EXERCISE BRIEF ::
Quote the whole listing word for word, please.

RECORDED DATA ::
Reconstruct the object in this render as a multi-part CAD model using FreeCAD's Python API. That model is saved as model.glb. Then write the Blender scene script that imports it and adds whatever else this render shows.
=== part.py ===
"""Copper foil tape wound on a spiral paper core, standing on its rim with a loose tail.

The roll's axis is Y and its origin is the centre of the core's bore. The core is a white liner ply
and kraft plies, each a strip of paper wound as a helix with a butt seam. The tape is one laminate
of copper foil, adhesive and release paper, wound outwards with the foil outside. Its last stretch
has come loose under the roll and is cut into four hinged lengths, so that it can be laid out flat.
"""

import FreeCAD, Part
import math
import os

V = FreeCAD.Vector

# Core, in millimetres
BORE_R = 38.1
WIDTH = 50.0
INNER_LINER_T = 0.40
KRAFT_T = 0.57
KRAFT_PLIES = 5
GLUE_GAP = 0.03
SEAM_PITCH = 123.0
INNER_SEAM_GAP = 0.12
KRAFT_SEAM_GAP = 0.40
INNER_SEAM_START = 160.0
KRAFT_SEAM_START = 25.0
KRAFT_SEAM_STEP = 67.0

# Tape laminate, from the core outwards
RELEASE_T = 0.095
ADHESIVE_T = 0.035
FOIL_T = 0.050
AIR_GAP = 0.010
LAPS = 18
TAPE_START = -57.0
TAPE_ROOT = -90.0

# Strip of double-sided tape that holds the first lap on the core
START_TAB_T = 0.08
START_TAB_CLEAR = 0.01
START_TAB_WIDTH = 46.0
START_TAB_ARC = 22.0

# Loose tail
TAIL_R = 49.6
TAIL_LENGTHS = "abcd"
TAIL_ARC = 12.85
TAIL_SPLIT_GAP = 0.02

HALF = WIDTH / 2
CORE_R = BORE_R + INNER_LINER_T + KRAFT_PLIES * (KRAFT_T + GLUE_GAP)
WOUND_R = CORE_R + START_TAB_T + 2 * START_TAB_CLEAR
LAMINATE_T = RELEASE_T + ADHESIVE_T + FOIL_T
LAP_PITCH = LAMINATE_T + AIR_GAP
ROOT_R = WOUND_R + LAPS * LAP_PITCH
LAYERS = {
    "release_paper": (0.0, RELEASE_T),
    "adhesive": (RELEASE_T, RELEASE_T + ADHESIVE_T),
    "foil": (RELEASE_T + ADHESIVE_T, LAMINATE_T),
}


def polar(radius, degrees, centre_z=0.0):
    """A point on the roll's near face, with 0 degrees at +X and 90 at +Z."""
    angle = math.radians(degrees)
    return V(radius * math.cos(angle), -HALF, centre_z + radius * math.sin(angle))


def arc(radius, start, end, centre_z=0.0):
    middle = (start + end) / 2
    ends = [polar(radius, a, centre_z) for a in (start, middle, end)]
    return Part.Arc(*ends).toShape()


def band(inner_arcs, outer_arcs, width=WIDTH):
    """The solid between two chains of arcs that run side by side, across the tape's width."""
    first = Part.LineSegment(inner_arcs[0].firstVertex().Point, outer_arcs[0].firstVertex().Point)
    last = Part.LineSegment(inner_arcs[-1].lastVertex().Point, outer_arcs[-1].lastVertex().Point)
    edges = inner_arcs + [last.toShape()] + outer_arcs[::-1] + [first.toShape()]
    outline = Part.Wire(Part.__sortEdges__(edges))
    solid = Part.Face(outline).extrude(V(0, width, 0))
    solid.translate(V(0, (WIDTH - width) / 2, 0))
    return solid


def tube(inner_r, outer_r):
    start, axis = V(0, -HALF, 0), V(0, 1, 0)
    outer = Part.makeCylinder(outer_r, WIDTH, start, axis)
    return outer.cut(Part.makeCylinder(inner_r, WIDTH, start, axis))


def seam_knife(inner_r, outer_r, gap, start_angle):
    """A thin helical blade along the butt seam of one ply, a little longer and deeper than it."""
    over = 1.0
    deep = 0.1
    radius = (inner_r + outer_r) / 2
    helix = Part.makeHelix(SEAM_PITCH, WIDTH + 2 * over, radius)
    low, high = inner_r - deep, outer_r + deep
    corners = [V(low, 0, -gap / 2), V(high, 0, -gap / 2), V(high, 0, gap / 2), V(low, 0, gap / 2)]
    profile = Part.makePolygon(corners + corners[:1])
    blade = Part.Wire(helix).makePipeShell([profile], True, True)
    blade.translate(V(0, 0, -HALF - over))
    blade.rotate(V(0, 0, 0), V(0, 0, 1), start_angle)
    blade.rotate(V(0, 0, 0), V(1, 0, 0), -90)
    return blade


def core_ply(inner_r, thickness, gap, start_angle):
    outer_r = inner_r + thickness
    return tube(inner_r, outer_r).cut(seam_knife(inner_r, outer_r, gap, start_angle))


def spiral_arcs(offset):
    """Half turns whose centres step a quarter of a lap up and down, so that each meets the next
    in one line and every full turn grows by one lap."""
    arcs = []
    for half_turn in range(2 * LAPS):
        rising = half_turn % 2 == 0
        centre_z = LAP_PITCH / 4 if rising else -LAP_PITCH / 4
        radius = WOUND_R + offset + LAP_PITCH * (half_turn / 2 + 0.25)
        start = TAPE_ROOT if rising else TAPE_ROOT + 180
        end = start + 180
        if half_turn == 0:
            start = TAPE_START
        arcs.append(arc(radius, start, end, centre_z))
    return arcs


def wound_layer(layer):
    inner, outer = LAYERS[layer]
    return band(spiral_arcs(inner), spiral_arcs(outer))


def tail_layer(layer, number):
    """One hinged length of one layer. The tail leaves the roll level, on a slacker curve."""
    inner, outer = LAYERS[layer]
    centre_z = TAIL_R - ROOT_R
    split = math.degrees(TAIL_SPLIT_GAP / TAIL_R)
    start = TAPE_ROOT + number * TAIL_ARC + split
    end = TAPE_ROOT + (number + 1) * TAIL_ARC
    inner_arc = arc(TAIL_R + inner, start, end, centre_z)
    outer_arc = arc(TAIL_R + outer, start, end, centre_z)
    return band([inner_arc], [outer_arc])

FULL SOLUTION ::
Reconstruct the object in this render as a multi-part CAD model using FreeCAD's Python API. That model is saved as model.glb. Then write the Blender scene script that imports it and adds whatever else this render shows.
=== part.py ===
"""Copper foil tape wound on a spiral paper core, standing on its rim with a loose tail.

The roll's axis is Y and its origin is the centre of the core's bore. The core is a white liner ply
and kraft plies, each a strip of paper wound as a helix with a butt seam. The tape is one laminate
of copper foil, adhesive and release paper, wound outwards with the foil outside. Its last stretch
has come loose under the roll and is cut into four hinged lengths, so that it can be laid out flat.
"""

import FreeCAD, Part
import math
import os

V = FreeCAD.Vector

# Core, in millimetres
BORE_R = 38.1
WIDTH = 50.0
INNER_LINER_T = 0.40
KRAFT_T = 0.57
KRAFT_PLIES = 5
GLUE_GAP = 0.03
SEAM_PITCH = 123.0
INNER_SEAM_GAP = 0.12
KRAFT_SEAM_GAP = 0.40
INNER_SEAM_START = 160.0
KRAFT_SEAM_START = 25.0
KRAFT_SEAM_STEP = 67.0

# Tape laminate, from the core outwards
RELEASE_T = 0.095
ADHESIVE_T = 0.035
FOIL_T = 0.050
AIR_GAP = 0.010
LAPS = 18
TAPE_START = -57.0
TAPE_ROOT = -90.0

# Strip of double-sided tape that holds the first lap on the core
START_TAB_T = 0.08
START_TAB_CLEAR = 0.01
START_TAB_WIDTH = 46.0
START_TAB_ARC = 22.0

# Loose tail
TAIL_R = 49.6
TAIL_LENGTHS = "abcd"
TAIL_ARC = 12.85
TAIL_SPLIT_GAP = 0.02

HALF = WIDTH / 2
CORE_R = BORE_R + INNER_LINER_T + KRAFT_PLIES * (KRAFT_T + GLUE_GAP)
WOUND_R = CORE_R + START_TAB_T + 2 * START_TAB_CLEAR
LAMINATE_T = RELEASE_T + ADHESIVE_T + FOIL_T
LAP_PITCH = LAMINATE_T + AIR_GAP
ROOT_R = WOUND_R + LAPS * LAP_PITCH
LAYERS = {
    "release_paper": (0.0, RELEASE_T),
    "adhesive": (RELEASE_T, RELEASE_T + ADHESIVE_T),
    "foil": (RELEASE_T + ADHESIVE_T, LAMINATE_T),
}


def polar(radius, degrees, centre_z=0.0):
    """A point on the roll's near face, with 0 degrees at +X and 90 at +Z."""
    angle = math.radians(degrees)
    return V(radius * math.cos(angle), -HALF, centre_z + radius * math.sin(angle))


def arc(radius, start, end, centre_z=0.0):
    middle = (start + end) / 2
    ends = [polar(radius, a, centre_z) for a in (start, middle, end)]
    return Part.Arc(*ends).toShape()


def band(inner_arcs, outer_arcs, width=WIDTH):
    """The solid between two chains of arcs that run side by side, across the tape's width."""
    first = Part.LineSegment(inner_arcs[0].firstVertex().Point, outer_arcs[0].firstVertex().Point)
    last = Part.LineSegment(inner_arcs[-1].lastVertex().Point, outer_arcs[-1].lastVertex().Point)
    edges = inner_arcs + [last.toShape()] + outer_arcs[::-1] + [first.toShape()]
    outline = Part.Wire(Part.__sortEdges__(edges))
    solid = Part.Face(outline).extrude(V(0, width, 0))
    solid.translate(V(0, (WIDTH - width) / 2, 0))
    return solid


def tube(inner_r, outer_r):
    start, axis = V(0, -HALF, 0), V(0, 1, 0)
    outer = Part.makeCylinder(outer_r, WIDTH, start, axis)
    return outer.cut(Part.makeCylinder(inner_r, WIDTH, start, axis))


def seam_knife(inner_r, outer_r, gap, start_angle):
    """A thin helical blade along the butt seam of one ply, a little longer and deeper than it."""
    over = 1.0
    deep = 0.1
    radius = (inner_r + outer_r) / 2
    helix = Part.makeHelix(SEAM_PITCH, WIDTH + 2 * over, radius)
    low, high = inner_r - deep, outer_r + deep
    corners = [V(low, 0, -gap / 2), V(high, 0, -gap / 2), V(high, 0, gap / 2), V(low, 0, gap / 2)]
    profile = Part.makePolygon(corners + corners[:1])
    blade = Part.Wire(helix).makePipeShell([profile], True, True)
    blade.translate(V(0, 0, -HALF - over))
    blade.rotate(V(0, 0, 0), V(0, 0, 1), start_angle)
    blade.rotate(V(0, 0, 0), V(1, 0, 0), -90)
    return blade


def core_ply(inner_r, thickness, gap, start_angle):
    outer_r = inner_r + thickness
    return tube(inner_r, outer_r).cut(seam_knife(inner_r, outer_r, gap, start_angle))


def spiral_arcs(offset):
    """Half turns whose centres step a quarter of a lap up and down, so that each meets the next
    in one line and every full turn grows by one lap."""
    arcs = []
    for half_turn in range(2 * LAPS):
        rising = half_turn % 2 == 0
        centre_z = LAP_PITCH / 4 if rising else -LAP_PITCH / 4
        radius = WOUND_R + offset + LAP_PITCH * (half_turn / 2 + 0.25)
        start = TAPE_ROOT if rising else TAPE_ROOT + 180
        end = start + 180
        if half_turn == 0:
            start = TAPE_START
        arcs.append(arc(radius, start, end, centre_z))
    return arcs


def wound_layer(layer):
    inner, outer = LAYERS[layer]
    return band(spiral_arcs(inner), spiral_arcs(outer))


def tail_layer(layer, number):
    """One hinged length of one layer. The tail leaves the roll level, on a slacker curve."""
    inner, outer = LAYERS[layer]
    centre_z = TAIL_R - ROOT_R
    split = math.degrees(TAIL_SPLIT_GAP / TAIL_R)
    start = TAPE_ROOT + number * TAIL_ARC + split
    end = TAPE_ROOT + (number + 1) * TAIL_ARC
    inner_arc = arc(TAIL_R + inner, start, end, centre_z)
    outer_arc = arc(TAIL_R + outer, start, end, centre_z)
    return band([inner_arc], [outer_arc])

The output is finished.